As I mentioned last week, I participated in an improv comedy troupe back in high school so I already knew that the secret to really good improve comedy is to "free your mind" and simply react without thinking - to be in the moment - but that was also when I was 17 and 18 years old. Back then, having an unfiltered mind didn't seem all that difficult. But now, fast forward 19 years later... throw in a wife, two kids, a career plus all of my freelance work - web design and illustration combined, and suddenly, it ain't so easy "freeing your mind NOT to think".
You see, as a cartoonist, whenever I start work on a new CMX Suite strip, before I ever put pencil to paper, the strip has already been thought out very carefully in my head - the panels designed with extra care, the dialogue scrutinized and edited over and over again (sometimes), the character sketches done over and over again until I'm happy with the results. I also have the luxury of studying a particular strip and asking myself is this as funny as I can make the strip? What if I change this panel? What if I change this dialogue? What if I put Tom Green in the CSS Jeannie outfit again?
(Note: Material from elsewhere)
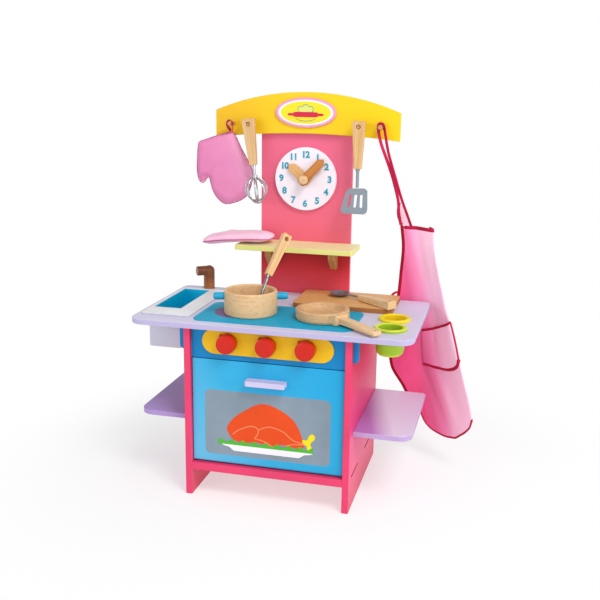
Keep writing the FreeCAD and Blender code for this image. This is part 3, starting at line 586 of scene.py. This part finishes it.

You get the picture.
That's not to say any of that is bad - it's simply the way I tend to work when it comes to the CMX Suite strips. But by taking this improv class, I'm hoping the classes will re-kindle that same kind of unfiltered thought process I had when I was a teenager and see where - or how - it might improve other things in my life. Whether those things are art-related or life-related remains to be seen.